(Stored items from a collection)

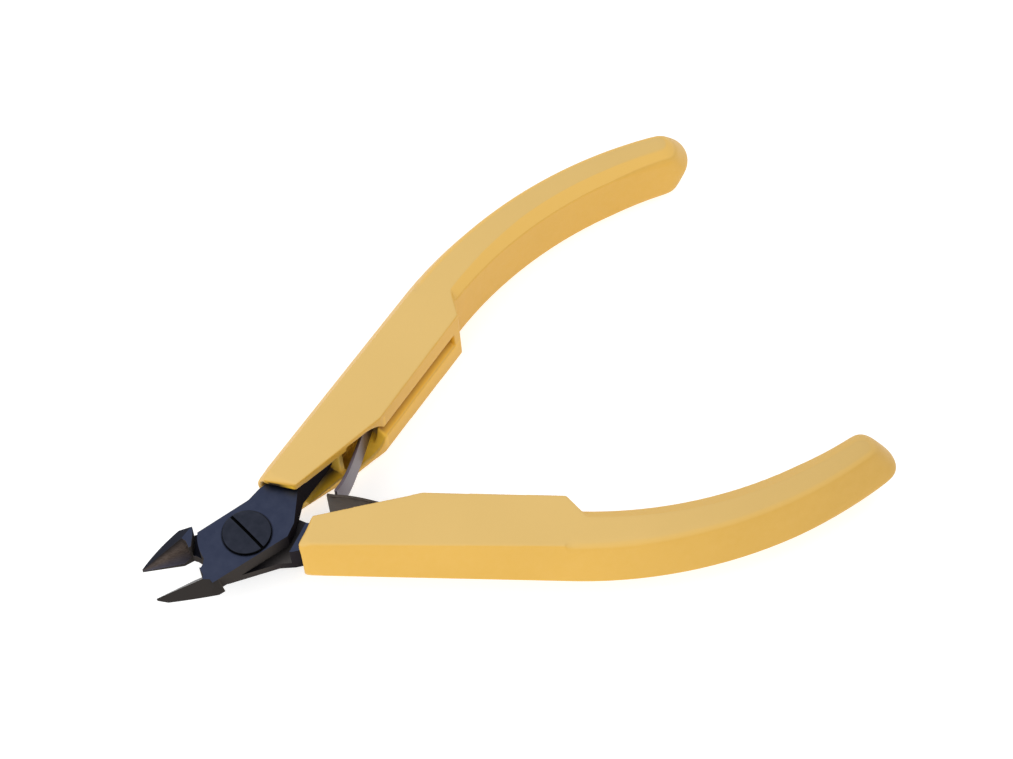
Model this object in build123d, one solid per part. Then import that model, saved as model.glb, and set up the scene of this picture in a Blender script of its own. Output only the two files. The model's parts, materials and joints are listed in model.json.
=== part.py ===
from build123d import *
import os
from math import cos, hypot, radians, sin, sqrt

os.makedirs("parts", exist_ok=True)

# Precision diagonal cutting pliers with a lapped screw joint, moulded handles and
# two leaf springs.  Millimetres.  Every piece is first drawn about the pivot with
# z = 0 on the middle plane, then moved so that the tool lies on its back at z = 0.
#   half frame   : jaws closed, cutting edges along -X, this half's handle towards +Y
#   handle frame : u runs from the pivot towards the tail, v points to the outside

# ---------------------------------------------------------------- driving sizes
JAW_OPENING = 18.2          # angle between the cutting edges at rest
HALF_OPENING = JAW_OPENING / 2
HANDLE_ANGLE = 21.4         # handle axis from the centre line with the jaws closed
REST_ANGLE = HANDLE_ANGLE + HALF_OPENING

HEAD_HALF = 2.75            # half the thickness of the steel head
LAP_GAP = 0.02              # each lapped face stays this far from the middle plane
CLOSE_GAP = 0.02            # each cutting face stays this far from the centre line

PLATE_RADIUS = 7.2          # round front end of each lapped plate
SHOULDER_X = -7.2           # back face of each jaw at its outer edge
HEEL_X = -8.2               # back face of each jaw at the cutting edge
PLATE_OUT = 4.5             # flat edge of the plate on its handle side
PLATE_RIDGE = 4.8           # the same edge at the middle plane
PLATE_DRAW = 0.45           # the back plate's flat edge lies this much further in
PLATE_IN = 3.75             # upright edge of the plate on its jaw side

JAW_TIP = 15.8              # pivot to the tips of the jaws
JAW_TIP_Z = 0.95            # height of the tips above the middle plane
JAW_WIDE = 5.05             # widest half width of the closed jaws
THROAT = 0.65               # the cutting edges part by this at the heel
FLUSH_DROP = 0.4            # the flush back face starts this far below the tips
FLUSH_SLOPE = 0.29          # rise of the flush back face per millimetre of length
EDGE_LAND = 0.6             # height of the land behind the cutting edge at the heel

SCREW_HEAD_R = 3.6
SCREW_HEAD_H = 0.6
SCREW_SHANK_R = 2.0
SCREW_RUN_CLEAR = 0.05      # radial clearance in the half that turns
SCREW_FIXED_CLEAR = 0.02    # radial clearance in the half that holds it
SCREW_SLOT_W = 0.45
SCREW_SLOT_DEPTH = 0.42
SCREW_SLOT_ANGLE = 105.5

OUTER_C = (46.0, -62.95)    # centre of the curved back of the handle
OUTER_R = 67.5
INNER_C = (47.0, -66.1)     # centre of the curved inner wall
INNER_R = 61.6
INNER_CHAMFER = 1.9         # width of the chamfer along the inner wall
TAIL_ANGLE = 43.6           # where the round tail starts on the outer curve
TAIL_BLUNT = 0.74           # length of the round tail as a share of its half width
TAIL_RECEDE = 0.31          # degrees the tail draws in per millimetre of height
GRIP_HALF = 5.6             # half the thickness of the slim rear part
GRIP_WALL_TOP = 4.4         # height where the inner chamfer starts
GRIP_SLOPE = 0.54           # the back of the grip slants in by this per millimetre
GRIP_FRONT_HALF = 4.5       # half thickness the flat would have at the pivot
GRIP_FLARE = 0.017          # growth of the half thickness towards the tail
RIDGE_FRONT = (8.3, 5.05)   # front corner of the ridge
RIDGE_REAR = (46.0, 4.55)   # where the ridge starts to curve
FRONT_LEAN = 0.2            # the front end leans forward by this per millimetre
FRONT_INNER = (9.3, -2.2)
DEEP_START = (25.0, -6.5)
DEEP_END = (45.7, -6.55)
LEDGE_LOW = 47.9            # where the ledge meets the inner wall
LEDGE_HIGH = 49.3           # where it meets the flat

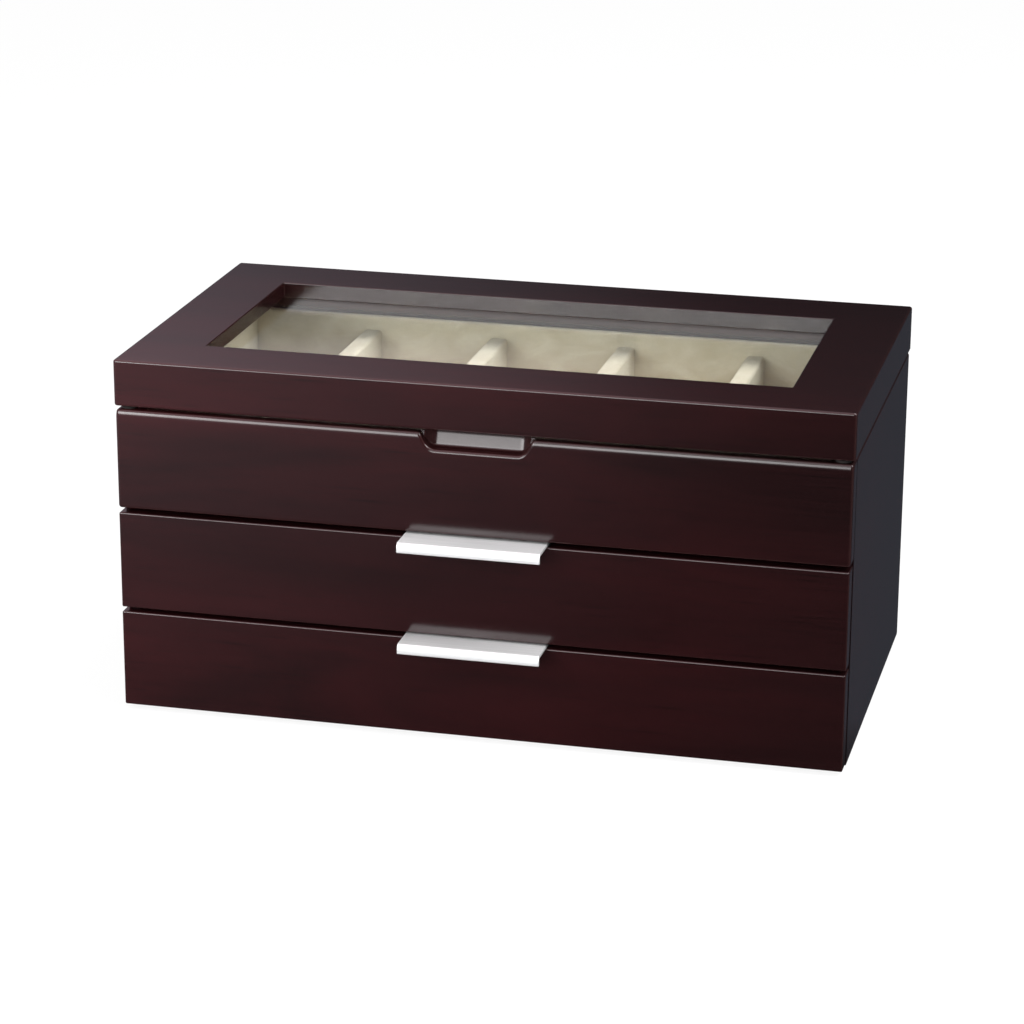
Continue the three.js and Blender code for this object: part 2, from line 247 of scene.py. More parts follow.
def dress(node, material, edge):
    """A CAD node that stays gets its material and softened edges."""
    kept = frame["nodes"][node]
    kept.data.materials.clear()
    kept.data.materials.append(material)
    kept.modifiers.new("one skin", "WELD").merge_threshold = 1e-6
    flat = kept.modifiers.new("whole faces", "DECIMATE")
    flat.decimate_type = "DISSOLVE"
    flat.angle_limit = math.radians(1)
    bevel = kept.modifiers.new("soft edges", "BEVEL")
    bevel.width = edge
    bevel.segments = 3
    bevel.limit_method = "ANGLE"
    bevel.angle_limit = math.radians(40)
    kept.data.shade_smooth()
    kept.modifiers.new("flat faces stay flat", "WEIGHTED_NORMAL").weight = 100


# ---- material helpers ----
def new_material(name):
    material = bpy.data.materials.new(name)
    material.use_nodes = True
    return material, material.node_tree, material.node_tree.nodes["Principled BSDF"]


def add_node(tree, kind, inputs=None, **settings):
    """A node with its settings, and its inputs set to values or linked from sockets."""
    node = tree.nodes.new(kind)
    for key, value in settings.items():
        setattr(node, key, value)
    for key, value in (inputs or {}).items():
        if isinstance(value, bpy.types.NodeSocket):
            tree.links.new(value, node.inputs[key])
        else:
            node.inputs[key].default_value = value
    return node


def stretched_noise(tree, scale, detail=3.0, roughness=0.5, distortion=0.0):
    """Noise in the piece's own space with a scale of its own along X, Y and Z, per metre."""
    place = add_node(tree, "ShaderNodeTexCoord").outputs["Object"]
    moved = add_node(tree, "ShaderNodeMapping", {"Vector": place, "Scale": scale})
    noise = add_node(
        tree,
        "ShaderNodeTexNoise",
        {
            "Vector": moved.outputs["Vector"],
            "Scale": 1.0,
            "Detail": detail,
            "Roughness": roughness,
            "Distortion": distortion,
        },
    )
    return noise.outputs["Fac"]


def mapped(tree, value, low, high, out_low=0.0, out_high=1.0):
    """value, from low to high, brought to out_low to out_high and kept there."""
    inputs = {"Value": value, "From Min": low, "From Max": high, "To Min": out_low, "To Max": out_high}
    return add_node(tree, "ShaderNodeMapRange", inputs).outputs["Result"]


def math_node(tree, operation, one, two=0.0):
    return add_node(tree, "ShaderNodeMath", {0: one, 1: two}, operation=operation).outputs[0]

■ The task
Take the entries above and copy them exactly from the first line through the line with "PLATE_IN = 3.75"; leave out every line after it.

■ Complete response
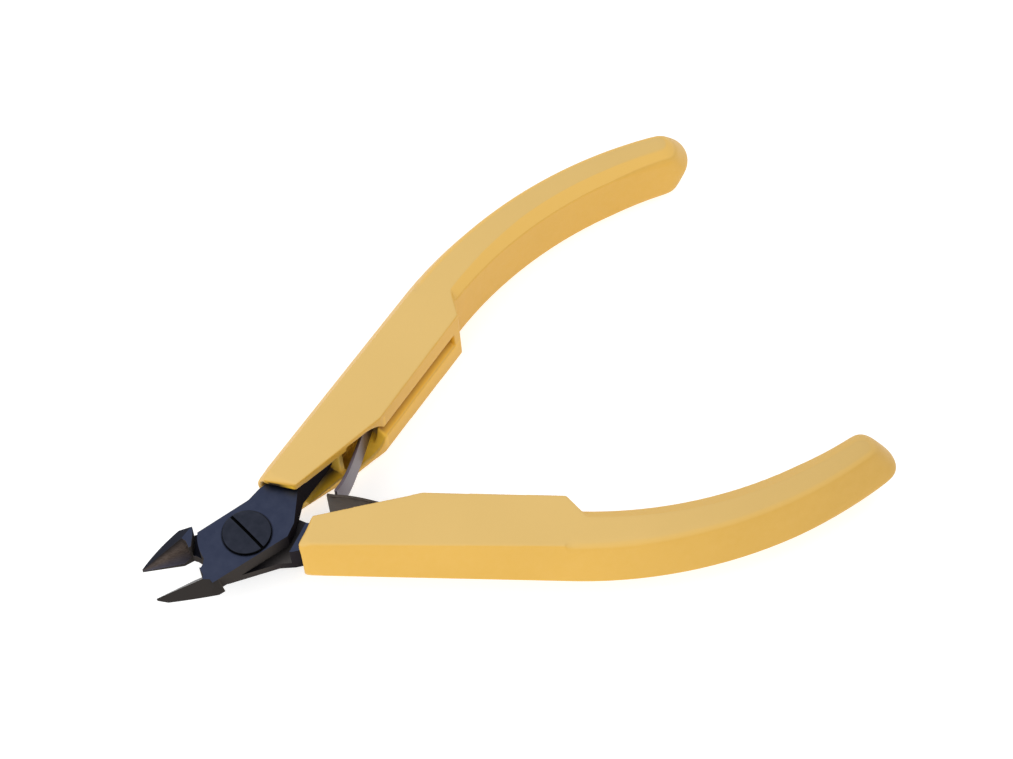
Model this object in build123d, one solid per part. Then import that model, saved as model.glb, and set up the scene of this picture in a Blender script of its own. Output only the two files. The model's parts, materials and joints are listed in model.json.
=== part.py ===
from build123d import *
import os
from math import cos, hypot, radians, sin, sqrt

os.makedirs("parts", exist_ok=True)

# Precision diagonal cutting pliers with a lapped screw joint, moulded handles and
# two leaf springs.  Millimetres.  Every piece is first drawn about the pivot with
# z = 0 on the middle plane, then moved so that the tool lies on its back at z = 0.
#   half frame   : jaws closed, cutting edges along -X, this half's handle towards +Y
#   handle frame : u runs from the pivot towards the tail, v points to the outside

# ---------------------------------------------------------------- driving sizes
JAW_OPENING = 18.2          # angle between the cutting edges at rest
HALF_OPENING = JAW_OPENING / 2
HANDLE_ANGLE = 21.4         # handle axis from the centre line with the jaws closed
REST_ANGLE = HANDLE_ANGLE + HALF_OPENING

HEAD_HALF = 2.75            # half the thickness of the steel head
LAP_GAP = 0.02              # each lapped face stays this far from the middle plane
CLOSE_GAP = 0.02            # each cutting face stays this far from the centre line

PLATE_RADIUS = 7.2          # round front end of each lapped plate
SHOULDER_X = -7.2           # back face of each jaw at its outer edge
HEEL_X = -8.2               # back face of each jaw at the cutting edge
PLATE_OUT = 4.5             # flat edge of the plate on its handle side
PLATE_RIDGE = 4.8           # the same edge at the middle plane
PLATE_DRAW = 0.45           # the back plate's flat edge lies this much further in
PLATE_IN = 3.75             # upright edge of the plate on its jaw side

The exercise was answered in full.